Task prompt » Retype everything from the line that contains "low, high = Vector((9, 9, 9)), Vector((-9, -9, -9))" down to the line that contains "before = set(bpy.data.objects)", inclusive, without altering or adding anything.

The records »

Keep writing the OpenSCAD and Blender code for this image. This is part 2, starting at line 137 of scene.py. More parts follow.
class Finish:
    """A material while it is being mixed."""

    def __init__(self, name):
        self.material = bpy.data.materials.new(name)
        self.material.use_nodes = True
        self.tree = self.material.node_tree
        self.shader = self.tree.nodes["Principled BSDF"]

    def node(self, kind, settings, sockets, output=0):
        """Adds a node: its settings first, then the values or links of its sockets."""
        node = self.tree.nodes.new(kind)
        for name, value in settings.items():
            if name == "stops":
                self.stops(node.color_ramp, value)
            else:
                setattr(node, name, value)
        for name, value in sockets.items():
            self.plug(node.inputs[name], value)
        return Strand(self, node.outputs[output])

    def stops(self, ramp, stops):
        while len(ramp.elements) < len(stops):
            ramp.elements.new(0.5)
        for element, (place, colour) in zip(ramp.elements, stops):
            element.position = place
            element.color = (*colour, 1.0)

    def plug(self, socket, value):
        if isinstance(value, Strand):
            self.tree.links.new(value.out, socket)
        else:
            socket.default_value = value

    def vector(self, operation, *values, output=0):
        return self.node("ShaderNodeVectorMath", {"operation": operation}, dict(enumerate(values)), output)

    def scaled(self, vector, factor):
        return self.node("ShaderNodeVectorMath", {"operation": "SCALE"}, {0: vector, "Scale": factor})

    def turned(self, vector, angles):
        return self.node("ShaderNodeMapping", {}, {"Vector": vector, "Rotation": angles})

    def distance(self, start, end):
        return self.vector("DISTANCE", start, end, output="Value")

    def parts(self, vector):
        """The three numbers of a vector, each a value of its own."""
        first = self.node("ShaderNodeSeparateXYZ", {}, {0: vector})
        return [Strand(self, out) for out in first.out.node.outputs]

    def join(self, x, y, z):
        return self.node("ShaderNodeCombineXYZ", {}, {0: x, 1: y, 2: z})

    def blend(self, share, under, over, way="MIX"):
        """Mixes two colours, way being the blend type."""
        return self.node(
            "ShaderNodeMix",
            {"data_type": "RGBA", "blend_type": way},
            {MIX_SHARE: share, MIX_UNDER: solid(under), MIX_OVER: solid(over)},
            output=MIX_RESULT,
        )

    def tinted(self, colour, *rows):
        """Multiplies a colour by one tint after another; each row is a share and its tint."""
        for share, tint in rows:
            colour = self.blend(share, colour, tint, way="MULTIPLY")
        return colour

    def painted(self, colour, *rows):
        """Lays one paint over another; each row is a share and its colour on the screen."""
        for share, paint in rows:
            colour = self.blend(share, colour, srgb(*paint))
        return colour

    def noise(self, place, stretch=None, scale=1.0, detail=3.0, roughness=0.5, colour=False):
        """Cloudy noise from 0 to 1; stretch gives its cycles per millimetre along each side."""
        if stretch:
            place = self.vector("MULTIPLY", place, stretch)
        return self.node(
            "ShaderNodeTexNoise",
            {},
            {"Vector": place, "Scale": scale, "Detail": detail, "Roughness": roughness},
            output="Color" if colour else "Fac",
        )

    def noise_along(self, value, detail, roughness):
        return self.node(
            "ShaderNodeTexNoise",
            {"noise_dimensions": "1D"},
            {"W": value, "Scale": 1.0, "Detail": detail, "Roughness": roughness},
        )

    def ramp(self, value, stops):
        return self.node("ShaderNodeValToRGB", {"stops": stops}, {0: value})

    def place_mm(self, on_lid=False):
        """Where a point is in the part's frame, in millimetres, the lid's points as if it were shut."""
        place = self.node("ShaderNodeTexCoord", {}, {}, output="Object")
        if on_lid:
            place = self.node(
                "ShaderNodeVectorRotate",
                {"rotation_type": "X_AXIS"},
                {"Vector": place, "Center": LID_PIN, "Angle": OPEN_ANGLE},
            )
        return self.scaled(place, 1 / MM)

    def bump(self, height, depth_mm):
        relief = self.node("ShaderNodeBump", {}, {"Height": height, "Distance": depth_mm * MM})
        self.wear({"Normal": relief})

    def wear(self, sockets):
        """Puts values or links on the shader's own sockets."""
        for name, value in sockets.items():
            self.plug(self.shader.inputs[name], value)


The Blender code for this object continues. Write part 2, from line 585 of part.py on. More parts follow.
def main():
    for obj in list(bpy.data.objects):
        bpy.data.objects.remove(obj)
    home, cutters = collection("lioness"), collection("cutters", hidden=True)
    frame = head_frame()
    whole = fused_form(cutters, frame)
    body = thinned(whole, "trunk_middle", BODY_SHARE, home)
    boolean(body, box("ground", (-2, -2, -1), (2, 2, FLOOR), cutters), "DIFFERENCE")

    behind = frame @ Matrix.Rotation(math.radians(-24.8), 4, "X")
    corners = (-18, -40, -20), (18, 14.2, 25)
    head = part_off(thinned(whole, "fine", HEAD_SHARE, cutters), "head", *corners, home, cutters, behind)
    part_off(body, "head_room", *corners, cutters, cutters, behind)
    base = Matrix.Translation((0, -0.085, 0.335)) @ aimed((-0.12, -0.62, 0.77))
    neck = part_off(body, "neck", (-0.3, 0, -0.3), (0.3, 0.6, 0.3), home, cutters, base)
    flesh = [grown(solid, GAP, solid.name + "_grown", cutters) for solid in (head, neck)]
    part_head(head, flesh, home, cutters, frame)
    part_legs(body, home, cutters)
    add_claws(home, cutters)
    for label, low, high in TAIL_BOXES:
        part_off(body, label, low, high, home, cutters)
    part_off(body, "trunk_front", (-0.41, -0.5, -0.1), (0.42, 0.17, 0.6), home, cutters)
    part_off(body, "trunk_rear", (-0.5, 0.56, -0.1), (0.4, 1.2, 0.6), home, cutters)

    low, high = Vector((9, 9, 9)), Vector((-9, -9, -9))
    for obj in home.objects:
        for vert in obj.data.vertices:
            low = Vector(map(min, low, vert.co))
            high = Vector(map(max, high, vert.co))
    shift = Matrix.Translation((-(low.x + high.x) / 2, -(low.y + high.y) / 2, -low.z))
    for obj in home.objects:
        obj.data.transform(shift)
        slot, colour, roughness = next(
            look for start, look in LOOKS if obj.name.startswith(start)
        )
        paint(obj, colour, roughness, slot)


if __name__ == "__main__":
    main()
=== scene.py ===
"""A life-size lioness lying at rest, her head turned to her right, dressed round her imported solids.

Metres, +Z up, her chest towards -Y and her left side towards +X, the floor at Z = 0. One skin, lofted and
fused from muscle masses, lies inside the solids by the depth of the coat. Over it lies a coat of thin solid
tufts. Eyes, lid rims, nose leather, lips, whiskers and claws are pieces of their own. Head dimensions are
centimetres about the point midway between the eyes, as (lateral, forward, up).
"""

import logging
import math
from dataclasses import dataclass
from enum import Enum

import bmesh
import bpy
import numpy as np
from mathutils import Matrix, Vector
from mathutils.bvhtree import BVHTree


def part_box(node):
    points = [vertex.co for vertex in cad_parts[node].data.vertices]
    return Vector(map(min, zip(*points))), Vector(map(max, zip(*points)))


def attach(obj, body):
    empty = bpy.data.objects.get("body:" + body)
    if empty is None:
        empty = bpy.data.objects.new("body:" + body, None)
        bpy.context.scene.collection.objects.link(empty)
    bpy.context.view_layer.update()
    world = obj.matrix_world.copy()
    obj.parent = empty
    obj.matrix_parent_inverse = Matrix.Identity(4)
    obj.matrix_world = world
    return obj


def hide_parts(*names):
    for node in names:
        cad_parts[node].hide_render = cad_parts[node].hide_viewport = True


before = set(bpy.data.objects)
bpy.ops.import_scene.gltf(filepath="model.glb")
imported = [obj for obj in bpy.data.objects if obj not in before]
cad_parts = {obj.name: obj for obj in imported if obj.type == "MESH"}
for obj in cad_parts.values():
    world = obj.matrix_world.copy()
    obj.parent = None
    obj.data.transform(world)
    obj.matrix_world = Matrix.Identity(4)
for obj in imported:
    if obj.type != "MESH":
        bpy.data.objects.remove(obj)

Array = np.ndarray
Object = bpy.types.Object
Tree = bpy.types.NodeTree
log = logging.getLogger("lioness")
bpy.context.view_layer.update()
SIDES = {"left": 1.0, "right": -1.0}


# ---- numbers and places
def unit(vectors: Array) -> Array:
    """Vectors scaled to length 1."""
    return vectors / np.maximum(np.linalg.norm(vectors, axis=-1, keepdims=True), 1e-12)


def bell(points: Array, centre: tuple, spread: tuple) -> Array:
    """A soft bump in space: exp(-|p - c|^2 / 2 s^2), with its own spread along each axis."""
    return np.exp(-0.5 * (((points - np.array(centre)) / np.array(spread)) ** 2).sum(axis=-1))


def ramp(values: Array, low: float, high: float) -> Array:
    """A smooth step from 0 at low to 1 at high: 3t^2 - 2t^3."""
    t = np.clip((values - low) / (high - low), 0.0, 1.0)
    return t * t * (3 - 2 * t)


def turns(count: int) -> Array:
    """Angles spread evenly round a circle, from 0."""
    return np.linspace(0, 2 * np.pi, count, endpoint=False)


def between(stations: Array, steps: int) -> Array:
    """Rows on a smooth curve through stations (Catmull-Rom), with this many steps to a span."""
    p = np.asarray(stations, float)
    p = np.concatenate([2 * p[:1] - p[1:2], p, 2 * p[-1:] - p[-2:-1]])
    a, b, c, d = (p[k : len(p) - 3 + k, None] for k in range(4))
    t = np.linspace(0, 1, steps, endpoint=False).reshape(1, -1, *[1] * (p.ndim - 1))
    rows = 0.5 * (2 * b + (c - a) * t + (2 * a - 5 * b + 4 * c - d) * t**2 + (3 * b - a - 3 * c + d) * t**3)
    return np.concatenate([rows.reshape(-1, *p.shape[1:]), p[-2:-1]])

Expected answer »
    low, high = Vector((9, 9, 9)), Vector((-9, -9, -9))
    for obj in home.objects:
        for vert in obj.data.vertices:
            low = Vector(map(min, low, vert.co))
            high = Vector(map(max, high, vert.co))
    shift = Matrix.Translation((-(low.x + high.x) / 2, -(low.y + high.y) / 2, -low.z))
    for obj in home.objects:
        obj.data.transform(shift)
        slot, colour, roughness = next(
            look for start, look in LOOKS if obj.name.startswith(start)
        )
        paint(obj, colour, roughness, slot)


if __name__ == "__main__":
    main()
=== scene.py ===
"""A life-size lioness lying at rest, her head turned to her right, dressed round her imported solids.

Metres, +Z up, her chest towards -Y and her left side towards +X, the floor at Z = 0. One skin, lofted and
fused from muscle masses, lies inside the solids by the depth of the coat. Over it lies a coat of thin solid
tufts. Eyes, lid rims, nose leather, lips, whiskers and claws are pieces of their own. Head dimensions are
centimetres about the point midway between the eyes, as (lateral, forward, up).
"""

import logging
import math
from dataclasses import dataclass
from enum import Enum

import bmesh
import bpy
import numpy as np
from mathutils import Matrix, Vector
from mathutils.bvhtree import BVHTree


def part_box(node):
    points = [vertex.co for vertex in cad_parts[node].data.vertices]
    return Vector(map(min, zip(*points))), Vector(map(max, zip(*points)))


def attach(obj, body):
    empty = bpy.data.objects.get("body:" + body)
    if empty is None:
        empty = bpy.data.objects.new("body:" + body, None)
        bpy.context.scene.collection.objects.link(empty)
    bpy.context.view_layer.update()
    world = obj.matrix_world.copy()
    obj.parent = empty
    obj.matrix_parent_inverse = Matrix.Identity(4)
    obj.matrix_world = world
    return obj


def hide_parts(*names):
    for node in names:
        cad_parts[node].hide_render = cad_parts[node].hide_viewport = True


before = set(bpy.data.objects)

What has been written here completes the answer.